Dans une autre scène, les épouses des deux hommes, souffrant de pannes sexuelles à cause de l'angoisse causée par la menace américaine, se déguisent en soldates américaines.

Le stratagème réussit. Les maris s'excitent. Des scènes torrides suivent: femmes faisant la danse du ventre en soutien Stars and Stripes, le drapeau américain, maris poursuivant les «soldates» armées de lance-roquettes.

La scène qui marque le plus les esprits reste celle d'un Tarek embrasé par des images télévisées de la secrétaire d'Etat américaine en jupe. Puis la scène glisse dans le fantasme, avant de culminer en une étreinte torride entre un sosie de Mme Rice et le jeune héros.

Des photos réelles traversent aussi le film, comme celle du petit Irakien Ali Ismaël Abbas, 12 ans, qui a perdu ses bras et a été brûlé dans un bombardement américain sur Bagdad.

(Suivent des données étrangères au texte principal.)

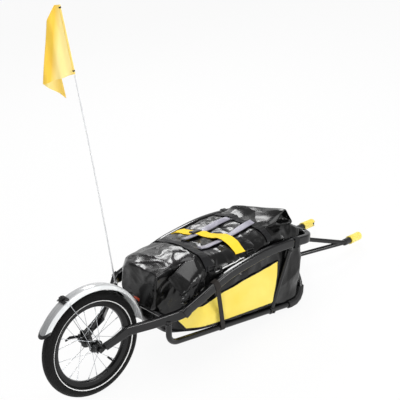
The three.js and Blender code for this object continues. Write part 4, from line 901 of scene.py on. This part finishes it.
@dataclass
class Frame:
    """The frame's tubes: side beams, cradle, struts, with weld beads where they meet."""

    half_width: float = 198.0
    beam_width: float = 24.0
    beam_height: float = 35.0
    front_height: float = 34.0
    joint_x: float = 262.0
    joint_height: float = 321.0
    crossbar_x: float = 890.0
    crossbar_height: float = 462.0
    bend: float = 45.0
    tie_x: float = 795.0
    stay_inner: float = 57.0
    stay_start: float = 17.1
    cradle_radius: float = 11.0
    strut_radius: float = 8.5
    rail_rise: Rows = (
        (0, 0), (0.1, 0.19), (0.19, 0.37), (0.275, 0.53), (0.38, 0.69), (0.52, 0.83),
        (0.67, 0.95), (0.82, 1), (1, 1))
    # Shares of the stay's length, of its way out and of its rise
    stay_course: Rows = (
        (0, 0, 0.05), (0.18, 0.03, 0.22), (0.32, 0.07, 0.37), (0.38, 0.13, 0.43),
        (0.64, 0.52, 0.64), (0.86, 0.87, 0.87), (0.93, 0.96, 0.945), (1, 1, 1))

    def rail_rows(self, sign: int) -> list[BeamRow]:
        """Gives the side rail's stations up to the crossbar's end."""
        start, end = self.joint_x + 0.3, self.crossbar_x - self.bend
        rise = self.crossbar_height - self.joint_height
        rows = cubic_rows([
            BeamRow(Vector((start + a * (end - start), sign * self.half_width,
                            self.joint_height + b * rise)), self.beam_width,
                    self.beam_height + a * (self.front_height - self.beam_height))
            for a, b in self.rail_rise], 5)
        for k in range(1, 13):
            cos, sin = math.cos(k / 24 * math.pi), math.sin(k / 24 * math.pi)
            at = Vector((end + self.bend * sin, sign * (self.half_width - self.bend * (1 - cos)),
                         self.crossbar_height))
            facing = Vector((cos, -sign * sin, 0))
            rows.append(BeamRow(at, self.beam_width, self.front_height, facing))
        return rows

    def stay_rows(self, sign: int) -> list[BeamRow]:
        """Gives the rear stay's stations from the dropout to the collar."""
        inner, start, low = self.stay_inner, self.stay_start, AXLE_Z / MM
        rows = []
        for i, (along, out, rise) in enumerate(self.stay_course):
            full = min(1.0, i / 2)
            width = 14 + full * 4 + ((self.beam_width - 18) * (i - 4) / 3 if i > 4 else 0)
            reach = self.half_width - self.beam_width / 2 - inner
            at = Vector((start + along * (self.joint_x - start),
                         sign * (inner + width / 2 + out * reach),
                         low + rise * (self.joint_height - low)))
            rows.append(BeamRow(at, width, 26 + full * (self.beam_height - 26)))
        return cubic_rows(rows, 6)

    def build(self) -> None:
        """Builds both sides and what joins them."""
        for side in Side:
            self.build_side(side.value, side.word)
        seams = []
        outline = rounded_outline(self.beam_width + 1.4, self.front_height + 1.4, 7.5, 4)
        for side in Side:
            y = side.value * (self.half_width - self.bend)
            ring = [(self.crossbar_x + a, y, self.crossbar_height + b)
                    for a, b in outline + outline[:1]]
            seams.append(tube(ring, 1.3, LEVEL, 8))
        complete("crossbar_welds", seams, PAINT)
        for side in Side:
            self.build_tie(side)

    def build_side(self, sign: int, word: str) -> None:
        """Builds one rail, stay, cradle tube and strut."""
        collar = [BeamRow(Vector((x, sign * self.half_width, z)), self.beam_width, self.beam_height)
                  for x, z in ((253, 314), (255, 315.6), (268, 325), (270, 326.6))]
        complete(f"rail_{word}_tube", [beam(self.rail_rows(sign), 7.0), beam(collar, 8.0, 2.6)],
                 PAINT, [f"rail_{word}"], angle=35)
        complete(f"stay_{word}_tube", [beam(self.stay_rows(sign), 5.5)], PAINT,
                 [f"stay_{word}"], angle=35)
        corners = [(211, sign * 171, 291), (222, sign * 160, 194), (912, sign * 160, 185),
                   (892, sign * 38, 462)]
        parts = [tube(filleted(corners, [45, 75]), self.cradle_radius, LEVEL),
                 weld_bead((212.5, sign * 169, 277), Vector((0.12, 0.12 * sign, -1)), 11.5, LEVEL)]
        complete(f"cradle_{word}_tube", parts, PAINT, [f"cradle_tube_{word}"])
        foot, top = Vector((728, sign * 160, 187.4)), Vector((778, sign * 197, 452))
        along = (top - foot).normalized()
        clasp = [foot + Vector(at)
                 for at in ((-11, 0, 0.2), (-10, 0, 0.2), (10, 0, -0.2), (11, 0, -0.2))]
        bolt = [foot + Vector((0, sign * 12, -4)), foot + Vector((0, sign * 18, -5))]
        parts = [tube([foot, top - along * 6], self.strut_radius, LEVEL),
                 tube(clasp, [14.2, 15.2, 15.2, 14.2], LEVEL), tube(bolt, 4.0, LEVEL, 6),
                 weld_bead(top - along * 21, along, 9.4, LEVEL)]
        complete(f"strut_{word}_tube", parts, PAINT, [f"strut_{word}"])

    def build_tie(self, side: Side) -> None:
        """Wraps the bag's front tie round a rail, where the shell hangs from it."""
        y, z = side.value * self.half_width, self.crossbar_height - 0.5
        half, tall = self.beam_width / 2 + 1.6, self.front_height / 2 + 2.0
        ring = [(half, tall), (half, -tall), (-half, -tall), (-half, tall), (half, tall)]
        grid = [[Vector((self.tie_x + w, y + a * side.value, z + b)) for w in (-12, -6, 0, 6, 12)]
                for a, b in ring]
        tie = loft(grid, LEVEL, closed=False, chart=True)
        thicken(tie, 2.0)
        apply_modifier(tie, "BEVEL", width=0.6 * MM, segments=2)
        outward(tie)
        complete(f"rail_tie_{side.word}", [tie], BLACK_WEBBING)


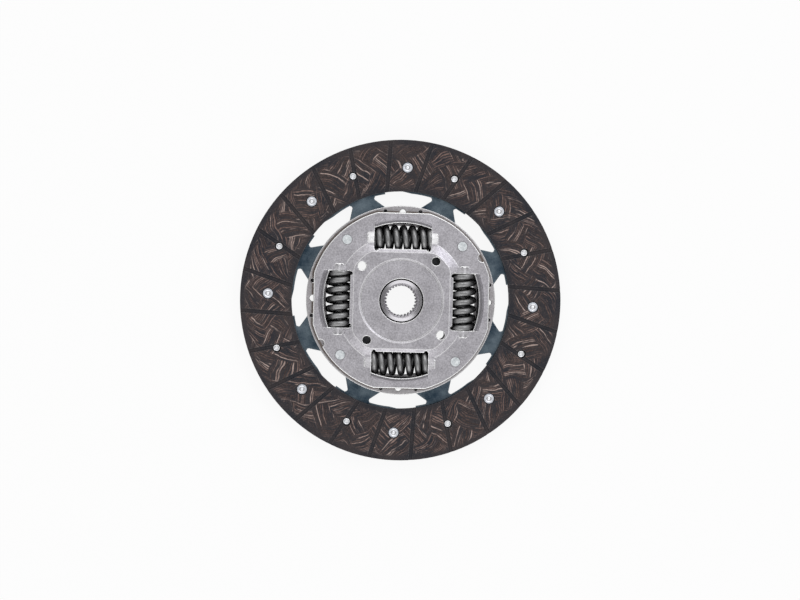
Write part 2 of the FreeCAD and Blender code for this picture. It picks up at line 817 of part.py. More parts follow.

A la vue de ces images publiées par la presse, la volonté de Chaker de pousser Tarek à inventer le bouclier électronique qui protègera l'Egypte contre une attaque américaine redouble. Tarek réussit et les Egyptiens défont les Américains.

«J'ai beaucoup aimé le film même si ce scénario n'aura jamais lieu. En réalité, les jeunes Arabes qui ressemblent à Tarek ne restent pas dans leur pays pour le servir, mais vont à l'étranger», dit Asma Kabbani, 21 ans. Basma Mahmoud, 24 ans, déplore aussi l'«égoësme des jeunes, à la recherche de leurs propres intérêts». Elle assure que la menace américaine existe, «mais nous ne serons jamais prêts à l'affronter».

Le film sera bientôt projeté dans le Golfe et d'autre pays arabes, et participera aussi à des festivals internationaux, selon M. Amine. S'il venait aux Américains l'idée de s'élever contre le ton parfois insultant du film, sa réponse est prête: «Ce sont eux les agresseurs, ils n'ont pas le droit de s'offusquer».